Fill the container with at least two inches of soil. I use four to five inches. Get it wet enough to make mud pies. The excess will drain off.
Plant seeds in the soil, about 1/8 of an inch deep. Tomato seeds are really small so you might have to sprinkle them and thin them out later.
Close the container and seal it with see-through duct tape. Remove the bottle cap. Put containers on south side of your house, out of the wind but still getting sun. You've just created mini-greenhouses. Some people poke additional holes in the top half of containers but I don't.
Check them in about two weeks to make sure there's still moisture in the containers.
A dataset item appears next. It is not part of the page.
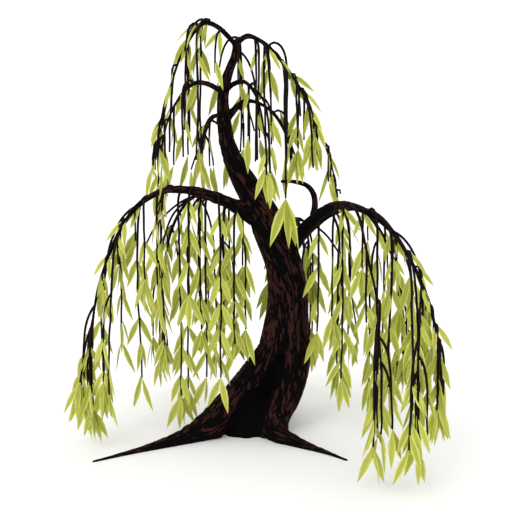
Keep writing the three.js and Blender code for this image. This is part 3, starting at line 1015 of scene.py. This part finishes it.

Dry soil can be misted, but I use my indoor-plant watering can to add about one-quarter cup of water.
Don't forget to label the container. I didn't do that last year and had to wait until plants bloomed to identify them.
As May 15 gets near, open the containers to the sun during the day and close them at night so they get used to being outdoors; it's called "hardening off."
There is one peril of winter sowing. You'll never look at semi-clear plastic containers the same way again. All will appear as possible seed containers.
I was shopping with my daughter Margie and stopped at a display of Hawaiian Punch jugs on sale for $1.87.
"Mom, I've never known you to drink Hawaiian ... Now, I get it," she said. "Eric likes the orange kind."
"How long do you think it'll take him to drink it?" I said.